Le Rubriche dell'Osservatorio

L’incitamento all’odio razziale secondo la Corte di Cassazione (1/2020)

(Sentenza della Corte di Cassazione n. 1602 del 2020)

Con la sentenza n. 1602 del 2020 la Corte di Cassazione ha annullato con rinvio una sentenza della Corte di Appello di Milano che condannava due cittadini italiani per aver commesso il reato di propaganda e istigazione a delinquere per motivi di discriminazione razziale di cui all’art. 604 bis cp. Questa disposizione, che costituisce attuazione della Convenzione ONU per l’eliminazione della discriminazione razziale, prevede: “Salvo che il fatto costituisca più grave reato, è punito:

a) con la reclusione fino ad un anno e sei mesi o con la multa fino a 6.000 euro chi propaganda idee fondate sulla superiorità o sull'odio razziale o etnico, ovvero istiga a commettere o commette atti di discriminazione per motivi razziali, etnici, nazionali o religiosi;

b) con la reclusione da sei mesi a quattro anni chi, in qualsiasi modo, istiga a commettere o commette violenza o atti di provocazione alla violenza per motivi razziali, etnici, nazionali o religiosi.”

Nel caso di specie i condannati avevano esposto su un camion pubblicitario un manifesto con il messaggio “clandestino uccide tre italiani a picconate – pena di morte subito”, con l’aggiunta dell’immagine di una ghigliottina e la testa mozzata di un uomo di colore. Secondo la Corte di Cassazione, il ragionamento svolto dai giudici di merito nel sussumere tale condotta entro l’ambito di applicazione della fattispecie incriminatrice dell’art. 604 bis cp risulta fallace per non aver provato la concreta pericolosità della condotta in questione - elemento questo che è stato considerato indispensabile all’integrazione del reato. Infatti, alla luce della giurisprudenza della Cassazione, il reato è commesso quando è dimostrato che la condotta contestata ha determinato il concreto pericolo di comportamenti discriminatori. Nel caso di specie, la sentenza impugnata aveva invece considerato discriminatoria per sé la diffusione dei manifesti in ragione del loro contenuto aggressivo. Secondo la Corte, la sentenza avrebbe invece dovuto offrire una ricostruzione del contesto nel quale la condotta si inseriva per poterne apprezzare la natura discriminatoria ed avrebbe dovuto indagare l’idoneità in concreto dei manifesti ad indurre altri a compiere atti discriminatori. Inoltre, secondo la Cassazione, la discriminazione per motivi razziali dovrebbe essere fondata esclusivamente sulla “qualità personale” del soggetto e non sui suoi comportamenti.

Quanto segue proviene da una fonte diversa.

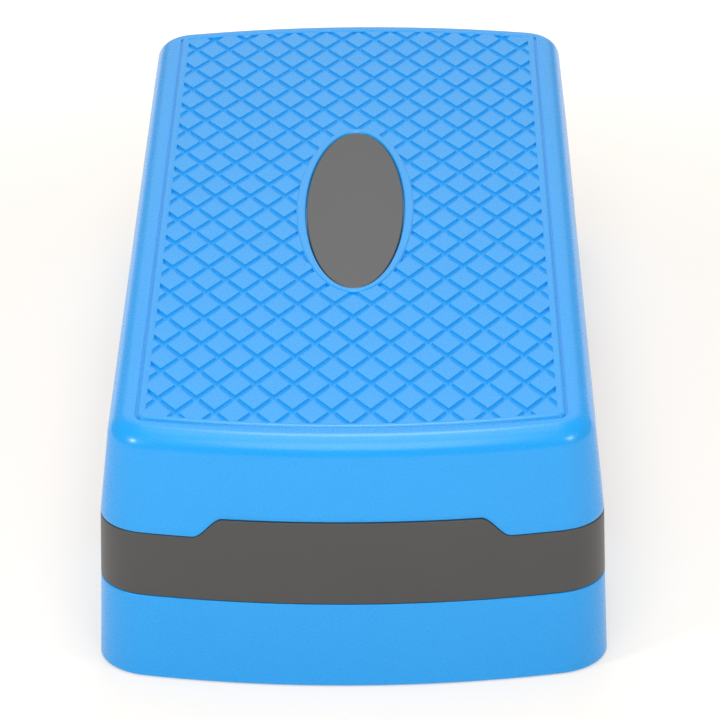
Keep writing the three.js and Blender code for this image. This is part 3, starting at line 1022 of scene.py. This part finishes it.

In questa sentenza, l’argomentazione della Corte è stata fondata esclusivamente sulla considerazione della pregressa giurisprudenza di legittimità relativa alle definizioni chiave della condotta rilevante e della nozione di “discriminazione per motivi razziali”. Mancano invece riferimenti alle fonti internazionali rilevanti e alla prassi applicativa del Comitato per l’eliminazione della discriminazione razziale, l’organo di controllo istituito dalla Convenzione per l’eliminazione della discriminazione razziale, le cui disposizioni sono state attuate in Italia anche attraverso l’art 604 bis cp[1]. Al riguardo, giova ricordare che il suddetto Comitato ha adottato lo scorso 26 settembre 2013 un commento generale sulla lotta al cosiddetto “hate speech” fondato su motivi razziali, un tema attualmente molto dibattuto[2]. Nel commento generale il Comitato ha indicato alcuni fattori che gli Stati dovrebbero tenere in considerazione nella delimitazione delle condotte incriminate, tra i quali il contenuto e la forma del messaggio di odio, i suoi obiettivi, l’esposizione al pubblico e financo il generale clima politico, sociale ed economico nel quale esso si inserisce. Tali elementi dovrebbero fornire all’interprete un ausilio prezioso da tenere in considerazione nell’interpretazione ed applicazione delle norme nazionali di attuazione della Convenzione[3].

 

[1] Informazioni sulla composizione e sull’attività del Comitato si trovano alla pagina https://www.ohchr.org/EN/HRBodies/CERD/Pages/CERDIndex.aspx

[2] Si veda ad esempio il recente dibattito sul blog della Società italiana di diritto internazionale:  http://www.sidiblog.org/tag/hate-speech/

[3] Comitato per l’eliminazione della discriminazione razziale, Commento generale n. 35, UN doc. CERD/C/GC/35, par. 15.